▶ **GIVEN REQUEST**
Everything from the line containing "Write the FreeCAD" through the line containing "its padded mallet." should be repeated exactly, and nothing else from the data.

▶ **PROVIDED DATA**
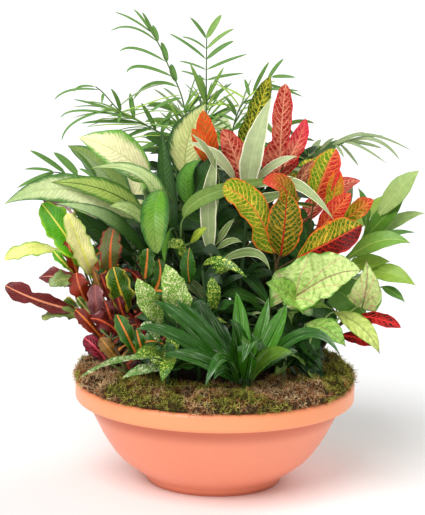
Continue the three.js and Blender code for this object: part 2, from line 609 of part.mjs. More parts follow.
---
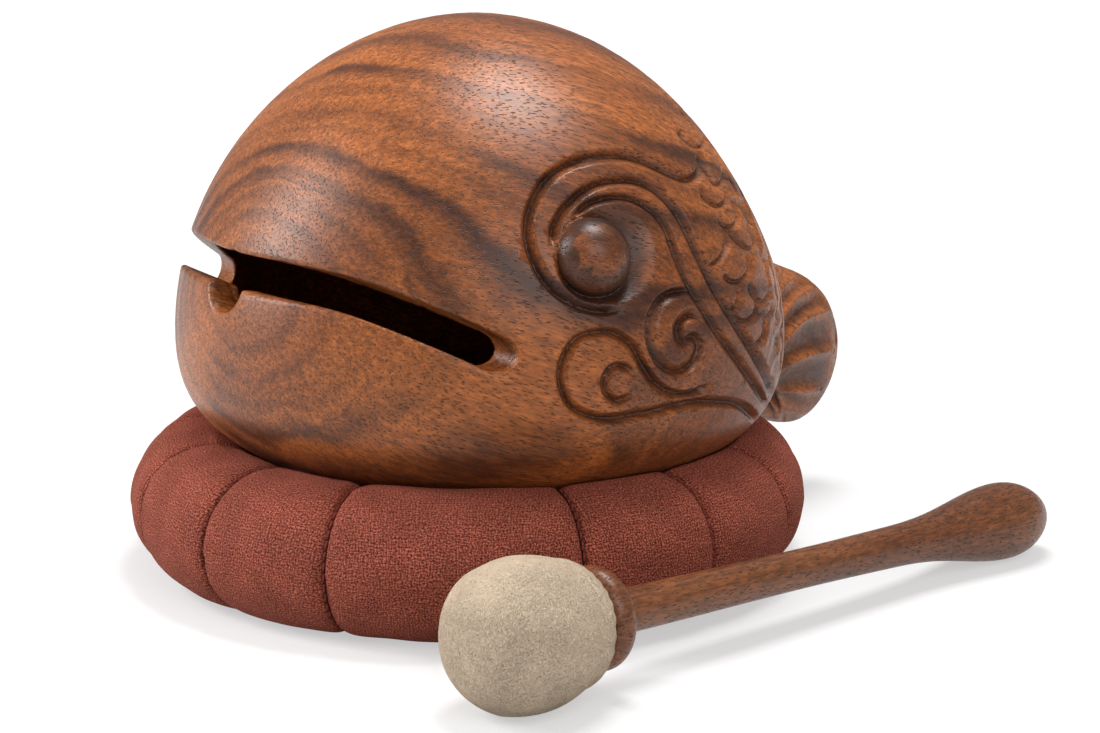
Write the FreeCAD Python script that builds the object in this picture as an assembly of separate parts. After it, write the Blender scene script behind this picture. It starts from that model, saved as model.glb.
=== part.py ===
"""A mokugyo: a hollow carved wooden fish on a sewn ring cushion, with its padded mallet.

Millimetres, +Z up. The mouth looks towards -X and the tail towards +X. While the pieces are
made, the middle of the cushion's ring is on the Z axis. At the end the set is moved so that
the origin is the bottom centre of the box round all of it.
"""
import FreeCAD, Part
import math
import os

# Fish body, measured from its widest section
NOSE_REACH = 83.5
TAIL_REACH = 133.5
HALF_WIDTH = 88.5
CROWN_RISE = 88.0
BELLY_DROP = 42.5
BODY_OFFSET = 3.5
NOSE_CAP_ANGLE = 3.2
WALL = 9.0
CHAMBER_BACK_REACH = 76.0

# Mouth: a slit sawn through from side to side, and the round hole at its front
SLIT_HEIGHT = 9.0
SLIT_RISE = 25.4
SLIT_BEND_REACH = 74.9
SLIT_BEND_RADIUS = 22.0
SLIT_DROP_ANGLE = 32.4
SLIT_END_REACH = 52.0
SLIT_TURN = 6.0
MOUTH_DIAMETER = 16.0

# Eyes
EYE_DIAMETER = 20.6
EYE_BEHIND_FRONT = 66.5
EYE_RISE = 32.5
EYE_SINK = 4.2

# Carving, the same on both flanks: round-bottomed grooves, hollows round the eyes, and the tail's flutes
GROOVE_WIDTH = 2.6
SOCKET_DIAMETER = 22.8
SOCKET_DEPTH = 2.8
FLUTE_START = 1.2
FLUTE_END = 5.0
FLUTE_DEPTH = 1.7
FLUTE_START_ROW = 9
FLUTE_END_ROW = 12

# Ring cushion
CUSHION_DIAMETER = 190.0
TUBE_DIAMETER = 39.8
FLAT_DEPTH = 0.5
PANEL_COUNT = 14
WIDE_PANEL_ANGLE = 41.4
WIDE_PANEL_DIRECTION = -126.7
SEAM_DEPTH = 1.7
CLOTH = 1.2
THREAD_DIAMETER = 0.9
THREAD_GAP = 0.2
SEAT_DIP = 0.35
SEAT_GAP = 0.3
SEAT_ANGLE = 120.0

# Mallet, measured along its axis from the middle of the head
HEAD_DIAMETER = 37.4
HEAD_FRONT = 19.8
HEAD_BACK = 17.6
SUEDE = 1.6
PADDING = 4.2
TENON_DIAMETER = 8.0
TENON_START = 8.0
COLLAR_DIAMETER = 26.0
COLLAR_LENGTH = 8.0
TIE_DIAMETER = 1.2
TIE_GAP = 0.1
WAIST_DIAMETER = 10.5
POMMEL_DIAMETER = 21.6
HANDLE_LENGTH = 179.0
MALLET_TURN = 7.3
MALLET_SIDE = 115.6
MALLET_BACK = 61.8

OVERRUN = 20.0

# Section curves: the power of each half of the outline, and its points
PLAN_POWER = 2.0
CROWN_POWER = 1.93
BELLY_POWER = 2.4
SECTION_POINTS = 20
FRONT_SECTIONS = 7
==
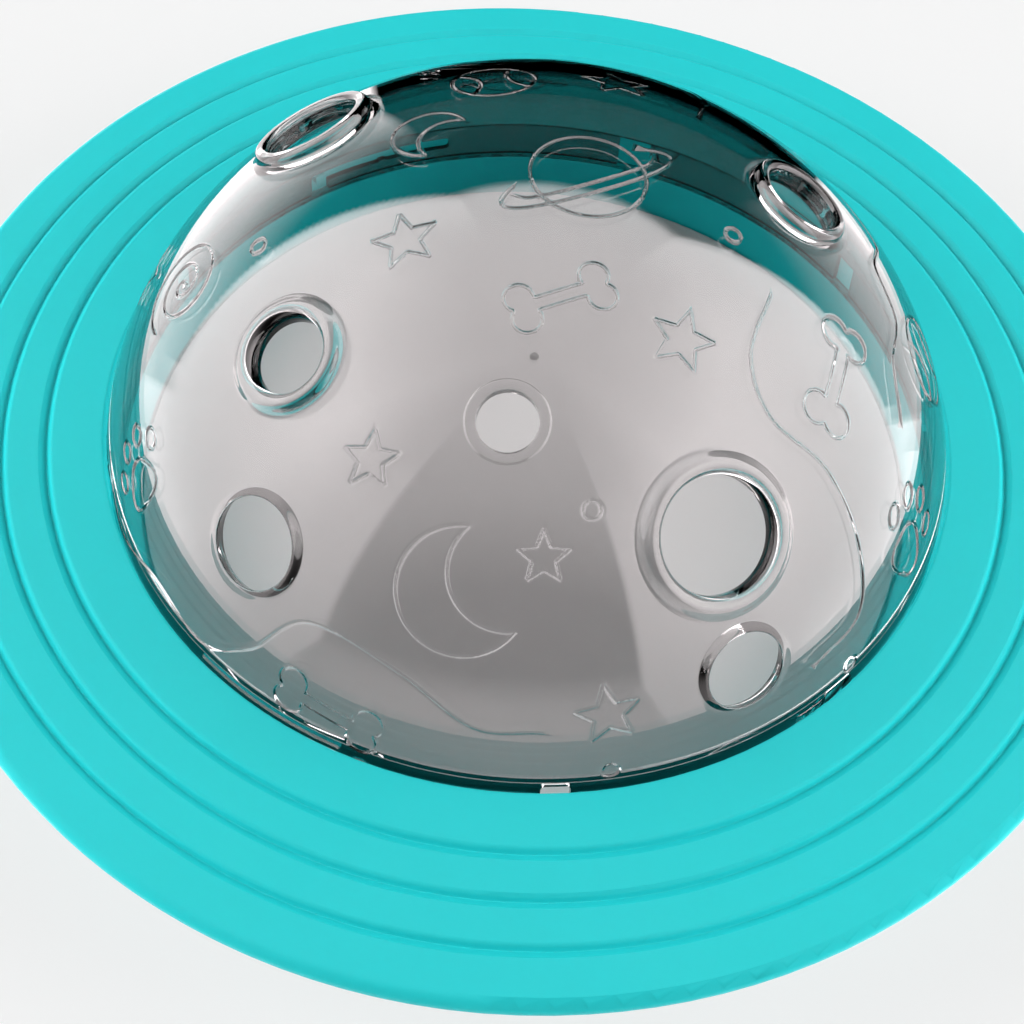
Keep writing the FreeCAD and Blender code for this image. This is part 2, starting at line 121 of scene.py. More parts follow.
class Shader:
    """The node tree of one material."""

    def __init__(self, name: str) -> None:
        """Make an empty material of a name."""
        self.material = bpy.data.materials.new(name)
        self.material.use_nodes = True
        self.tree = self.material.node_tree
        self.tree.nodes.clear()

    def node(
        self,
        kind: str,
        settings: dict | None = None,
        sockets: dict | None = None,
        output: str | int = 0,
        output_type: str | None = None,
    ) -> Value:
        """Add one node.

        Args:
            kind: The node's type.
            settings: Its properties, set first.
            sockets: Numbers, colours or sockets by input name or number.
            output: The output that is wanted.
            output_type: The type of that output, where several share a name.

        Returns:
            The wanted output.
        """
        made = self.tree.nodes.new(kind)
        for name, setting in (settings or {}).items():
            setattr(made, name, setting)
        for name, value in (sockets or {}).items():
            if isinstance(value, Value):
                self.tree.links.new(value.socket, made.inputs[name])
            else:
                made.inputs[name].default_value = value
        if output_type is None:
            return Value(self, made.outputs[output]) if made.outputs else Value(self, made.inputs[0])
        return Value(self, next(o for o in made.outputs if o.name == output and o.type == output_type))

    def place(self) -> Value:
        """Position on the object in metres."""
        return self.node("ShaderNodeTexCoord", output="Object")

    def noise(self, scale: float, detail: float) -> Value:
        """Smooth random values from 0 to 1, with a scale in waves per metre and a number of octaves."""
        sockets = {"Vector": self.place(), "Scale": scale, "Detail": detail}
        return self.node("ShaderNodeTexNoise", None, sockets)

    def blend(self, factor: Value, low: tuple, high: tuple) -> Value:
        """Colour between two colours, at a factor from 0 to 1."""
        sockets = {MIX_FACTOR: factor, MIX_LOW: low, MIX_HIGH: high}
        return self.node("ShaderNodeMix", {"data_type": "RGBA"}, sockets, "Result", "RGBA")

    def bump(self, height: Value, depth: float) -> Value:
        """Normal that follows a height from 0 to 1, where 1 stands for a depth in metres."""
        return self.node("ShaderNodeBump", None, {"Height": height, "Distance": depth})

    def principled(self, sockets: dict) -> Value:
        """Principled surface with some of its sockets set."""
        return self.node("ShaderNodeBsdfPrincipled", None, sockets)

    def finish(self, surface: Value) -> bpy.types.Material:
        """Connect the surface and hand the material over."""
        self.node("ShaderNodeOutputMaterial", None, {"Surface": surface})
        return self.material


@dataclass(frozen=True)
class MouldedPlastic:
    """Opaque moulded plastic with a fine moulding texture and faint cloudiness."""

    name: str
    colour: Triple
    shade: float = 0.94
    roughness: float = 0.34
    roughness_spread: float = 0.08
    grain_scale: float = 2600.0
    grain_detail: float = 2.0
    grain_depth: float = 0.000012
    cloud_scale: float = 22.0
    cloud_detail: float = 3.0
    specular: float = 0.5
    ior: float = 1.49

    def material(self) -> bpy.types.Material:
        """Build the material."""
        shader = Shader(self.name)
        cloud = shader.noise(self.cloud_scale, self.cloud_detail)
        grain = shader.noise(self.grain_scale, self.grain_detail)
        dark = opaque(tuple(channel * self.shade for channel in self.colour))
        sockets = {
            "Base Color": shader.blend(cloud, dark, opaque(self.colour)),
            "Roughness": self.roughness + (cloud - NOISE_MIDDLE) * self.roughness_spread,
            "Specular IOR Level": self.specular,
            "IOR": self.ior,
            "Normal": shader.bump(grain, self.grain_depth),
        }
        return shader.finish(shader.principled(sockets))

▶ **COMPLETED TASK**
Write the FreeCAD Python script that builds the object in this picture as an assembly of separate parts. After it, write the Blender scene script behind this picture. It starts from that model, saved as model.glb.
=== part.py ===
"""A mokugyo: a hollow carved wooden fish on a sewn ring cushion, with its padded mallet.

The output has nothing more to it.